While I hoped that his removal would lead to a pluralistic, democratic Iraq where human rights and rule of law were respected, and that there would be a positive spillover effect on other countries in the region, and that this would provide an effective counter-force to the spread of radical Islamic regimes and terrorist bases, my vote was not based on this hope. I was never swayed by claims of strong ties between Saddam and Al Qaeda, nor any reckless and cheap efforts to implicate Saddam in 9/11.

if I had known then that he did not have WMD, nor a meaningful program to obtain nuclear weapons, I would not have voted to authorize the war.

But now we are in Iraq. Al Qaeda is dedicated to defeating us there. The fate and future of millions of Iraqis (Shiites and Sunnis, Kurds and Turkamen, religious and secular) are dependent on stabilizing the situation there. The stability of the rest of the region and the avoidance of a wider conflict are also dependent on that. The irony notwithstanding, Iraq, as a center of radical Islamic terrorism (both because of its location and its resources), represents a national security threat to the United States. I hope we can achieve our goals, and thereby avoid those consequences.

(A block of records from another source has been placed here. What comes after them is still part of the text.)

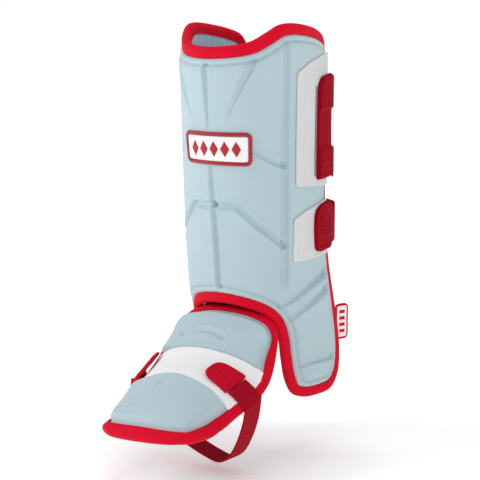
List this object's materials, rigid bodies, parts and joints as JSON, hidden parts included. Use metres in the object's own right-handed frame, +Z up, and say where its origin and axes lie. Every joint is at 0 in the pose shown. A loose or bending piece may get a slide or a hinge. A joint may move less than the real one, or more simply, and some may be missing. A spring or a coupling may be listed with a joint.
{
  "type": "baseball shin guard",
  "caption": "Batter's shin guard: a bent padded shell with ankle flaps, a domed foot guard, bindings, hook-and-loop patches, calf straps and a strap that passes under the foot.",
  "frame": {"origin": "the point of the leg's axis inside the shin part that lies 250 mm above the lowest point of the stirrup strap", "axes": "+Z up along the leg, the toes toward -Y, +X the side that carries the hook tabs, which is the wearer's left"},
  "size_m": [0.1465, 0.2862, 0.4143],
  "materials": {
    "padding": "smooth pale grey-blue moulded padding",
    "mesh": "light blue spacer mesh",
    "binding": "finely ribbed red binding tape",
    "strap": "matt red woven webbing",
    "elastic": "matt red ribbed elastic",
    "loop": "white brushed loop cloth"
  },
  "bodies": {
    "root": {"shin_shell": "padding", "shin_liner": "mesh", "shin_binding": "binding", "foot_shell": "padding", "foot_binding": "binding", "foot_band": "loop", "ankle_hinge": "binding", "badge_border": "binding", "badge_field": "loop", "loop_patch_upper": "loop", "loop_patch_lower": "loop", "hook_tab_upper": "strap", "hook_tab_lower": "strap", "calf_strap_top": "elastic", "calf_strap_middle": "elastic", "calf_strap_lower": "elastic", "stirrup_strap": "strap", "stirrup_tab_near": "strap", "stirrup_tab_far": "strap", "side_tag": "binding"}
  },
  "joints": []
}
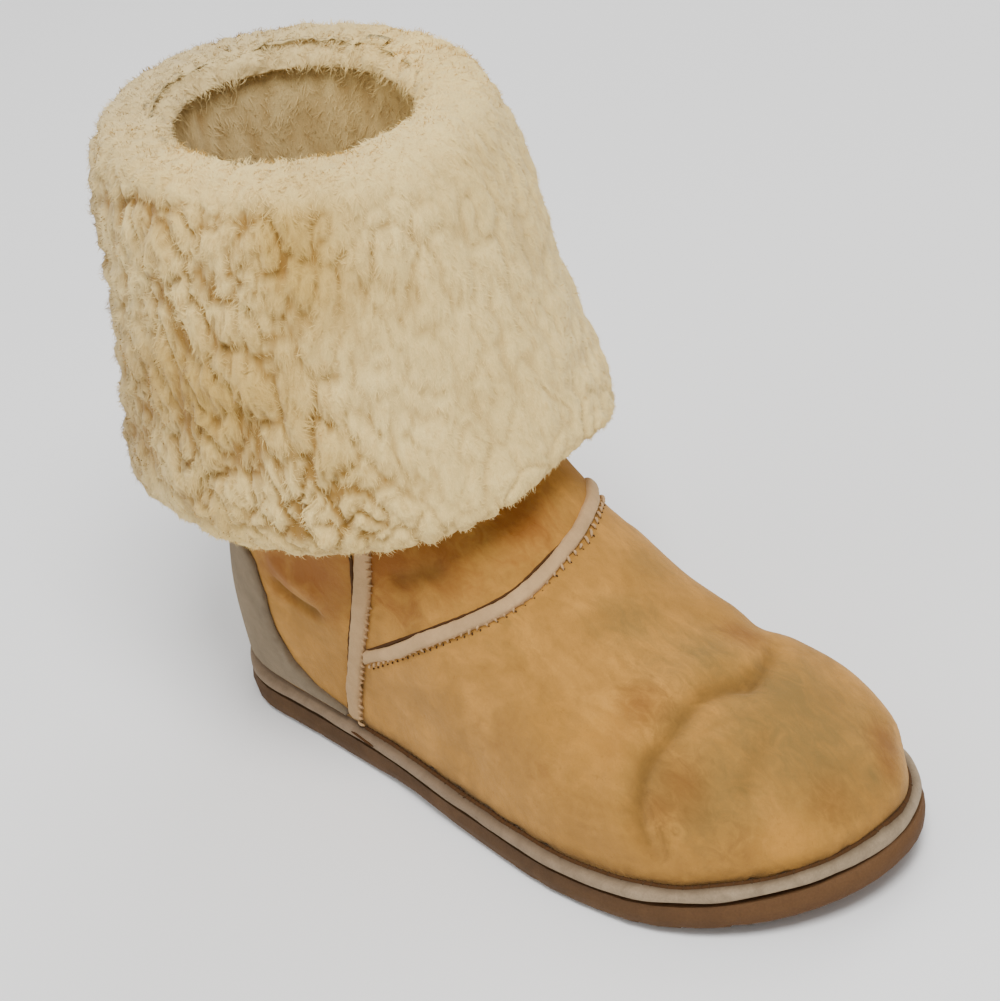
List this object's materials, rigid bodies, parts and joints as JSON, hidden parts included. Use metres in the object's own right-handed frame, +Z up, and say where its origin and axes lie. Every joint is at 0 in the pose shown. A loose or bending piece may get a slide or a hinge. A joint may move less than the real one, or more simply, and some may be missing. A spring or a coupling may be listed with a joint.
{
  "type": "sheepskin boot",
  "caption": "Ankle-high right winter boot of suede sheepskin on a flat sole, its tall fleece-lined shaft folded down into a deep cuff.",
  "frame": {"origin": "middle of the whole boot's footprint on the floor", "axes": "+X towards the toe, +Y towards the inner side of the foot, +Z up"},
  "size_m": [0.3, 0.145, 0.232],
  "materials": {
    "outsole_rubber": "matt moulded rubber foam",
    "band": "taupe suede-covered band",
    "suede": "tan napped suede",
    "fleece": "deep curly sheep's wool",
    "counter_suede": "grey-taupe napped suede",
    "binding": "beige suede tape"
  },
  "bodies": {
    "root": {"outsole": "outsole_rubber", "midsole_band": "band", "upper": "suede", "insole": "fleece", "fleece_cuff": "fleece", "heel_counter": "counter_suede", "side_binding_outer": "binding", "side_binding_inner": "binding", "vamp_binding": "binding"}
  },
  "joints": []
}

In war, mistakes are inevitable - and this administration certainly has made far more than its share. Still, I believe the consequences of a precipitous withdrawal are calamitous. However, the costs of an on-going American presence in the absence of serious progress towards a stable Iraqi government that can defend itself are unthinkable.

I will be reassessing my position on Iraq on a regular basis to see if progress that is necessary to justify our on-going presence is forthcoming.